**WORK TO COMPLETE:** Search the data below for the string "parts". Extract every line that contains it.

**DATA PROVIDED:**
========================

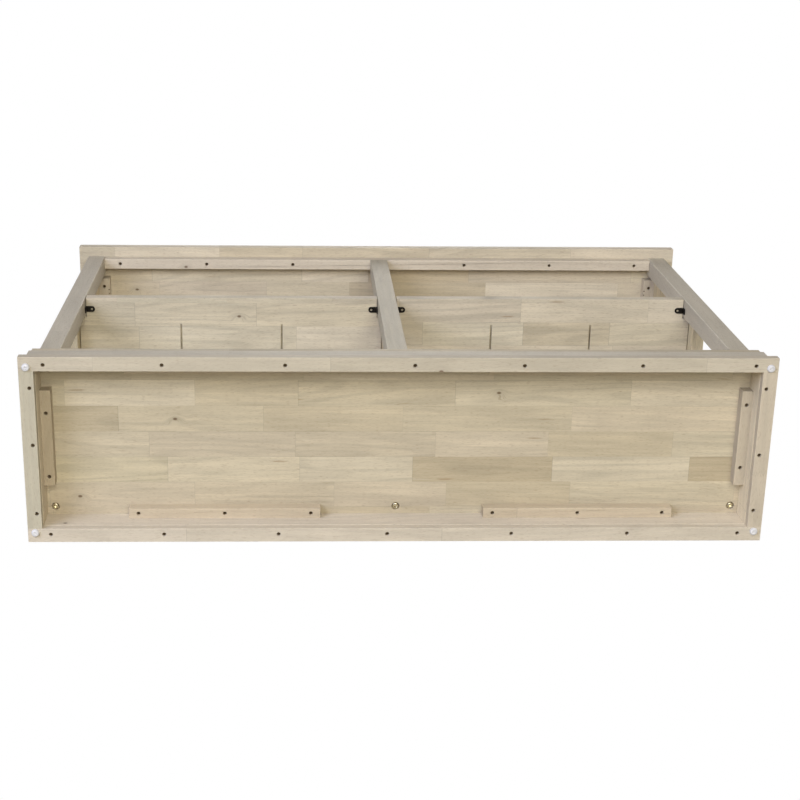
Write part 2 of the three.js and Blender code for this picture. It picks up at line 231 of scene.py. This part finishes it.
def wood_material(name, grain, tones, contrast, stave_length, stave_width=None):
    """Bare sanded hardwood made of finger-jointed staves. With no width, the piece is one stave wide.
    The object says its own box and seed in its properties, so one material serves every piece."""
    t = Tree(name)
    place = t.add("TexCoord").outputs["Object"]
    axes = GRAIN_AXES[grain]
    parts = t.split(place)
    along, across, through = (parts[axis] for axis in axes)
    seed = t.attribute("wood_seed", "Fac")

    # One random number for each row of staves, and one colour for each stave in the row
    shifted = t.math("SUBTRACT", across, t.attribute("wood_row_start", "Fac"))
    row = t.math("FLOOR", t.math("DIVIDE", shifted, stave_width)) if stave_width else 0.0
    row_key = t.math("MULTIPLY_ADD", seed, 13.7, t.math("MULTIPLY", row, 7.31))
    row_random = t.add("TexWhiteNoise", {"W": row_key}, noise_dimensions="1D").outputs["Value"]
    fingers = t.math("PINGPONG", through, FINGER_PITCH / 2)
    fingers = t.math("MULTIPLY", fingers, 2 * FINGER_DEPTH / FINGER_PITCH)
    run = t.math("SUBTRACT", along, t.attribute("wood_run_start", "Fac"))
    run = t.math("DIVIDE", t.math("ADD", run, fingers), stave_length)
    run = t.math("MULTIPLY_ADD", row_random, 60.0, run)
    stave = t.add("TexVoronoi", {"W": run, "Scale": 1.0, "Randomness": 0.95}, voronoi_dimensions="1D")
    joint = t.add("TexVoronoi", {"W": run, "Scale": 1.0, "Randomness": 0.95},
                  voronoi_dimensions="1D", feature="DISTANCE_TO_EDGE")
    tone_pick, shade_pick, figure_pick = t.split(stave.outputs["Color"])

    # Thin lines where staves are glued end to end and side by side, open in places and shut in others
    joint_gap = t.math("MULTIPLY", joint.outputs["Distance"], stave_length)
    open_end = t.math("MULTIPLY_ADD", figure_pick, 0.75, 0.1)
    seam = t.math("MULTIPLY", t.fade(joint_gap, 0.0001, 0.0007, 1.0, 0.0), open_end)
    if stave_width:
        beside = t.math("PINGPONG", shifted, stave_width)
        row_gap = t.math("MINIMUM", beside, t.math("SUBTRACT", stave_width, beside))
        shut = t.noise(t.combine(t.math("MULTIPLY", along, 9.0), t.math("MULTIPLY", row, 3.3), seed))
        row_line = t.fade(row_gap, 0.0001, 0.0006, 1.0, 0.0)
        row_line = t.math("MULTIPLY", row_line, t.fade(shut, 0.46, 0.68, 0.0, 1.0))
        seam = t.math("MAXIMUM", seam, row_line)

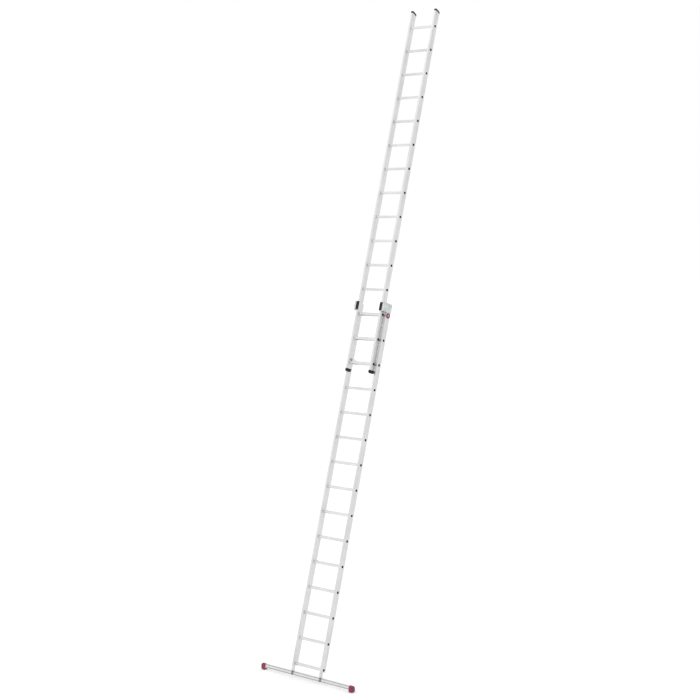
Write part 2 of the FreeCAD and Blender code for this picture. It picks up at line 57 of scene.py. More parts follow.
# The ladder leans back by this angle. Its own axes are x along the rungs, n through it towards the
# wall and r up the rails, all in metres, with n = r = 0 at the middle of the lowest rung.
joints = {joint["name"]: joint for joint in frame["record"]["behaviour"]["joints"]}
slideAxis = joints["upper_slide"]["axis"]
lean = math.atan2(slideAxis[1], slideAxis[2])
leanCos, leanSin = math.cos(lean), math.sin(lean)


# The ribs raise a rung's box by their height, so its middle is half of that lower.
def rungMiddle(name):
    low, high = np.array(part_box(name))
    return (low + high) / 2 - np.array([0, 0, rungLook["ribHeight"] / 2])


rungCount = sum(name.startswith("lower_rung_") for name in frame["nodes"])
lowestRung = rungMiddle("lower_rung_01")
topRung = rungMiddle(f"lower_rung_{rungCount:02d}")
rungPitch = float(np.linalg.norm(topRung - lowestRung)) / (rungCount - 1)


# From the frame's axes to x, n, r: the offset from the lowest rung, turned upright by the lean.
def toLadder(points):
    x, y, z = np.moveaxis(np.asarray(points, float) - lowestRung, -1, 0)
    return np.stack([x, y * leanCos - z * leanSin, y * leanSin + z * leanCos], axis=-1)


# The same turn the other way, then the move to the lowest rung.
def fromLadder(points):
    x, n, r = np.moveaxis(np.asarray(points, float), -1, 0)
    return np.stack([x, n * leanCos + r * leanSin, r * leanCos - n * leanSin], axis=-1) + lowestRung


# All corners of a CAD node that lie at x > 0, as x, n, r.
def rightHalf(name):
    mesh = frame["nodes"][name].data
    points = np.empty(len(mesh.vertices) * 3)
    mesh.vertices.foreach_get("co", points)
    points = toLadder(points.reshape(-1, 3))
    return points[points[:, 0] > 0]


def span(points):
    return points.min(axis=0), points.max(axis=0)


upperN, upperR = toLadder(rungMiddle("upper_rung_01"))[1:]


# Wraps a number socket of a finish, so that shader maths reads as an ordinary expression.
class Sum:
    def __init__(self, finish, socket):
        self.finish = finish
        self.socket = socket

    def join(self, operation, *values):
        made = self.finish.node("ShaderNodeMath", {"operation": operation}, dict(enumerate(values)))
        return Sum(self.finish, made.outputs[0])

    def __add__(self, other):
        return self.join("ADD", self, other)

    def __radd__(self, other):
        return self.join("ADD", other, self)

    def __sub__(self, other):
        return self.join("SUBTRACT", self, other)

    def __rsub__(self, other):
        return self.join("SUBTRACT", other, self)

    def __mul__(self, other):
        return self.join("MULTIPLY", self, other)

    def __rmul__(self, other):
        return self.join("MULTIPLY", other, self)

    def size(self):
        return self.join("ABSOLUTE", self)

    def root(self):
        return self.join("SQRT", self)

    def most(self, other):
        return self.join("MAXIMUM", self, other)

    def wrapped(self, low, high):
        return self.join("WRAP", self, high, low)

    # 0 up to low, 1 from high, smooth between.
    def ramp(self, low, high):
        sockets = {"Value": self, "From Min": low, "From Max": high}
        made = self.finish.node("ShaderNodeMapRange", {"interpolation_type": "SMOOTHSTEP"}, sockets)
        return Sum(self.finish, made.outputs["Result"])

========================

**TASK RESULT:**
    parts = t.split(place)
    along, across, through = (parts[axis] for axis in axes)
Write part 2 of the FreeCAD and Blender code for this picture. It picks up at line 57 of scene.py. More parts follow.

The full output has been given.